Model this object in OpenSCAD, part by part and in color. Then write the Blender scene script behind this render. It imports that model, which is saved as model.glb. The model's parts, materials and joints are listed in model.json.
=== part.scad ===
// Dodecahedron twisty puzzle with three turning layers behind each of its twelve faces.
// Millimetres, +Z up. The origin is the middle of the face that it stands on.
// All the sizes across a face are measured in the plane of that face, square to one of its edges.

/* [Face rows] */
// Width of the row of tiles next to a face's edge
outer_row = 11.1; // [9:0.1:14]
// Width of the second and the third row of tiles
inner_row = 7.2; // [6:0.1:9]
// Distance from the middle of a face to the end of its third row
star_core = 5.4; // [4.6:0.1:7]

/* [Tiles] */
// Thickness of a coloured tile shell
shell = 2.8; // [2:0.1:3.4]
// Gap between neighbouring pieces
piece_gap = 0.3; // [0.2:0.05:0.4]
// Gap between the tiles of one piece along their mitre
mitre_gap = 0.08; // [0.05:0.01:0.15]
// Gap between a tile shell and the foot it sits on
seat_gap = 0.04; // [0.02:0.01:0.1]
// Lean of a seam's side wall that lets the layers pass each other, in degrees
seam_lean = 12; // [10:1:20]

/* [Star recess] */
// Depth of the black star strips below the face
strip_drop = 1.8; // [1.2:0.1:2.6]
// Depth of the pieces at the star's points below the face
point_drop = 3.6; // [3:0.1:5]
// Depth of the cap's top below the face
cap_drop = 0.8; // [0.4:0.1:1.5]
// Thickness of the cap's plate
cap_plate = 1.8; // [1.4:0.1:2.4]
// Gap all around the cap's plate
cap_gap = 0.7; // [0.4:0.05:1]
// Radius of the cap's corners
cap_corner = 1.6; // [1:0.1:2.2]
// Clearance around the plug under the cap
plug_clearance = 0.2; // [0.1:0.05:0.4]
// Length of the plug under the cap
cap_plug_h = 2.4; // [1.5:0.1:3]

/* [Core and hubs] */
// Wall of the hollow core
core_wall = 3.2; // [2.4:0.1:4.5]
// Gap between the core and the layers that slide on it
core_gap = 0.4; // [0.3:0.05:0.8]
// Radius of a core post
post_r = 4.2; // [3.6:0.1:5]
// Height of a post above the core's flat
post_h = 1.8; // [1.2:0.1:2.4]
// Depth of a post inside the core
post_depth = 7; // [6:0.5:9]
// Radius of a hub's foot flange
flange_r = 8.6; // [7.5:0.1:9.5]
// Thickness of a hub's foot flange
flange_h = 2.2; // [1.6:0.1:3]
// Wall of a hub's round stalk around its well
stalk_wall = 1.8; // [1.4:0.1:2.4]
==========
Make an exact copy of the listing, including every line.

Model this object in OpenSCAD, part by part and in color. Then write the Blender scene script behind this render. It imports that model, which is saved as model.glb. The model's parts, materials and joints are listed in model.json.
=== part.scad ===
// Dodecahedron twisty puzzle with three turning layers behind each of its twelve faces.
// Millimetres, +Z up. The origin is the middle of the face that it stands on.
// All the sizes across a face are measured in the plane of that face, square to one of its edges.

/* [Face rows] */
// Width of the row of tiles next to a face's edge
outer_row = 11.1; // [9:0.1:14]
// Width of the second and the third row of tiles
inner_row = 7.2; // [6:0.1:9]
// Distance from the middle of a face to the end of its third row
star_core = 5.4; // [4.6:0.1:7]

/* [Tiles] */
// Thickness of a coloured tile shell
shell = 2.8; // [2:0.1:3.4]
// Gap between neighbouring pieces
piece_gap = 0.3; // [0.2:0.05:0.4]
// Gap between the tiles of one piece along their mitre
mitre_gap = 0.08; // [0.05:0.01:0.15]
// Gap between a tile shell and the foot it sits on
seat_gap = 0.04; // [0.02:0.01:0.1]
// Lean of a seam's side wall that lets the layers pass each other, in degrees
seam_lean = 12; // [10:1:20]

/* [Star recess] */
// Depth of the black star strips below the face
strip_drop = 1.8; // [1.2:0.1:2.6]
// Depth of the pieces at the star's points below the face
point_drop = 3.6; // [3:0.1:5]
// Depth of the cap's top below the face
cap_drop = 0.8; // [0.4:0.1:1.5]
// Thickness of the cap's plate
cap_plate = 1.8; // [1.4:0.1:2.4]
// Gap all around the cap's plate
cap_gap = 0.7; // [0.4:0.05:1]
// Radius of the cap's corners
cap_corner = 1.6; // [1:0.1:2.2]
// Clearance around the plug under the cap
plug_clearance = 0.2; // [0.1:0.05:0.4]
// Length of the plug under the cap
cap_plug_h = 2.4; // [1.5:0.1:3]

/* [Core and hubs] */
// Wall of the hollow core
core_wall = 3.2; // [2.4:0.1:4.5]
// Gap between the core and the layers that slide on it
core_gap = 0.4; // [0.3:0.05:0.8]
// Radius of a core post
post_r = 4.2; // [3.6:0.1:5]
// Height of a post above the core's flat
post_h = 1.8; // [1.2:0.1:2.4]
// Depth of a post inside the core
post_depth = 7; // [6:0.5:9]
// Radius of a hub's foot flange
flange_r = 8.6; // [7.5:0.1:9.5]
// Thickness of a hub's foot flange
flange_h = 2.2; // [1.6:0.1:3]
// Wall of a hub's round stalk around its well
stalk_wall = 1.8; // [1.4:0.1:2.4]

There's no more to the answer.